◆ Exercise
Reproduce, word for word, only the lines from the one containing "obj.parent = empty" through the one containing "return vectors /", both included.

◆ Records for the exercise
-- -- --

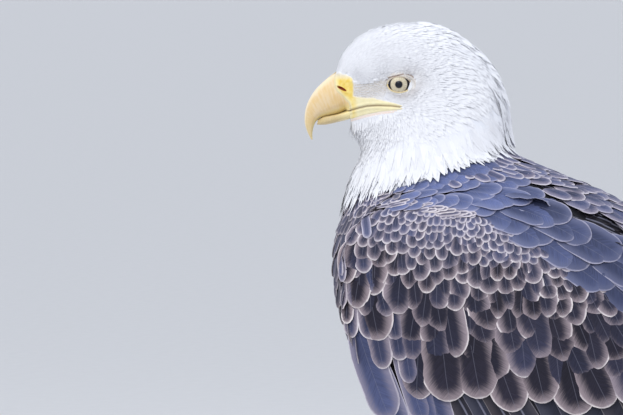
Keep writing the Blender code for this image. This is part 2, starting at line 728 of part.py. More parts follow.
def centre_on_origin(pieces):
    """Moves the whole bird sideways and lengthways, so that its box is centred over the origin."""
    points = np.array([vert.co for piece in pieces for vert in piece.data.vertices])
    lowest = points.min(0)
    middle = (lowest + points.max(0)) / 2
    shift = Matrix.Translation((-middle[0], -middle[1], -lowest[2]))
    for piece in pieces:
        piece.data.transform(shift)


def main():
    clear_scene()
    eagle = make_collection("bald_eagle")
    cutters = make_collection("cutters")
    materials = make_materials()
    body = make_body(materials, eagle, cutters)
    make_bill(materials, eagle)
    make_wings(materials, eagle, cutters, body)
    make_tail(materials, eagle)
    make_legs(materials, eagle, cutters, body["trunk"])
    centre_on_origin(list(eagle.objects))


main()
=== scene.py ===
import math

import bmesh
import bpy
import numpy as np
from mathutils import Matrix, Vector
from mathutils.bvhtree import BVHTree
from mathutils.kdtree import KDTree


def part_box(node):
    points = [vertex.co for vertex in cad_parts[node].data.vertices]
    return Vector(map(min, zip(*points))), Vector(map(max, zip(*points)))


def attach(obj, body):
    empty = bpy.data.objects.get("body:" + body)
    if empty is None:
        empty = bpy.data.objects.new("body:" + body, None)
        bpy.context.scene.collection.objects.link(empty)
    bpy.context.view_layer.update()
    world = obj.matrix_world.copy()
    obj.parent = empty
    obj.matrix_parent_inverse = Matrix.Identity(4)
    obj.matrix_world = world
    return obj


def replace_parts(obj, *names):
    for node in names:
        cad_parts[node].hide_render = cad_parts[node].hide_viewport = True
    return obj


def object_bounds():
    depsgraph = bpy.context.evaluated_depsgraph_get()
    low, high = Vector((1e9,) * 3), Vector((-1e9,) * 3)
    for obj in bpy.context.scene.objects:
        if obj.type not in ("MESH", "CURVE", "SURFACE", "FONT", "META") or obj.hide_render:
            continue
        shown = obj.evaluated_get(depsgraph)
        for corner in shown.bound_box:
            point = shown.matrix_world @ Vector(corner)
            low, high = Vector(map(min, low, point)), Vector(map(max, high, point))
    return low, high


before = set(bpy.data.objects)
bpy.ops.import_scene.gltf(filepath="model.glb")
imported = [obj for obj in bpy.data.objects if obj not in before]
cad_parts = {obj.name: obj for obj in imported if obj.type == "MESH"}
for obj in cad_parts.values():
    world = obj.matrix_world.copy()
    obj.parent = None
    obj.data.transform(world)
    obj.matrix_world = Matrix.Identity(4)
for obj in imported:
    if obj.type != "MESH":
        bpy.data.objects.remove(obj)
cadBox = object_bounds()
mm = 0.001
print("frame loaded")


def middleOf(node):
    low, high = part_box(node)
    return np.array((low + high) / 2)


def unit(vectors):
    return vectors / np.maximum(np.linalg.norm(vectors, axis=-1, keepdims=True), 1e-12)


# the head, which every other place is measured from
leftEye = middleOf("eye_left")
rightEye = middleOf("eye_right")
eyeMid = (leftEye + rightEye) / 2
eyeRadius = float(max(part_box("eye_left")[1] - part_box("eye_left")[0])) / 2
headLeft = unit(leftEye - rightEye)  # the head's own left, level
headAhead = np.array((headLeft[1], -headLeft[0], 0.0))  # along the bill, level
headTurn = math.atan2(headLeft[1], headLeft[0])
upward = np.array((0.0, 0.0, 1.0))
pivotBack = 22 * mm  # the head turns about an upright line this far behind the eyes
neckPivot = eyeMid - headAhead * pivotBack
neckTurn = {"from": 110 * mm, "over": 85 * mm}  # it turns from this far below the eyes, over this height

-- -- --

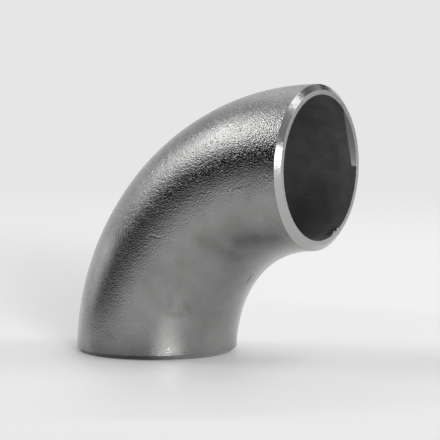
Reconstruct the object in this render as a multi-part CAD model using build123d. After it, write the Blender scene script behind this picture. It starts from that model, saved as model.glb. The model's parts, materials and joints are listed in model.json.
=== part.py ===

-- -- --

◆ Exercise response
    obj.parent = empty
    obj.matrix_parent_inverse = Matrix.Identity(4)
    obj.matrix_world = world
    return obj


def replace_parts(obj, *names):
    for node in names:
        cad_parts[node].hide_render = cad_parts[node].hide_viewport = True
    return obj


def object_bounds():
    depsgraph = bpy.context.evaluated_depsgraph_get()
    low, high = Vector((1e9,) * 3), Vector((-1e9,) * 3)
    for obj in bpy.context.scene.objects:
        if obj.type not in ("MESH", "CURVE", "SURFACE", "FONT", "META") or obj.hide_render:
            continue
        shown = obj.evaluated_get(depsgraph)
        for corner in shown.bound_box:
            point = shown.matrix_world @ Vector(corner)
            low, high = Vector(map(min, low, point)), Vector(map(max, high, point))
    return low, high


before = set(bpy.data.objects)
bpy.ops.import_scene.gltf(filepath="model.glb")
imported = [obj for obj in bpy.data.objects if obj not in before]
cad_parts = {obj.name: obj for obj in imported if obj.type == "MESH"}
for obj in cad_parts.values():
    world = obj.matrix_world.copy()
    obj.parent = None
    obj.data.transform(world)
    obj.matrix_world = Matrix.Identity(4)
for obj in imported:
    if obj.type != "MESH":
        bpy.data.objects.remove(obj)
cadBox = object_bounds()
mm = 0.001
print("frame loaded")


def middleOf(node):
    low, high = part_box(node)
    return np.array((low + high) / 2)


def unit(vectors):
    return vectors / np.maximum(np.linalg.norm(vectors, axis=-1, keepdims=True), 1e-12)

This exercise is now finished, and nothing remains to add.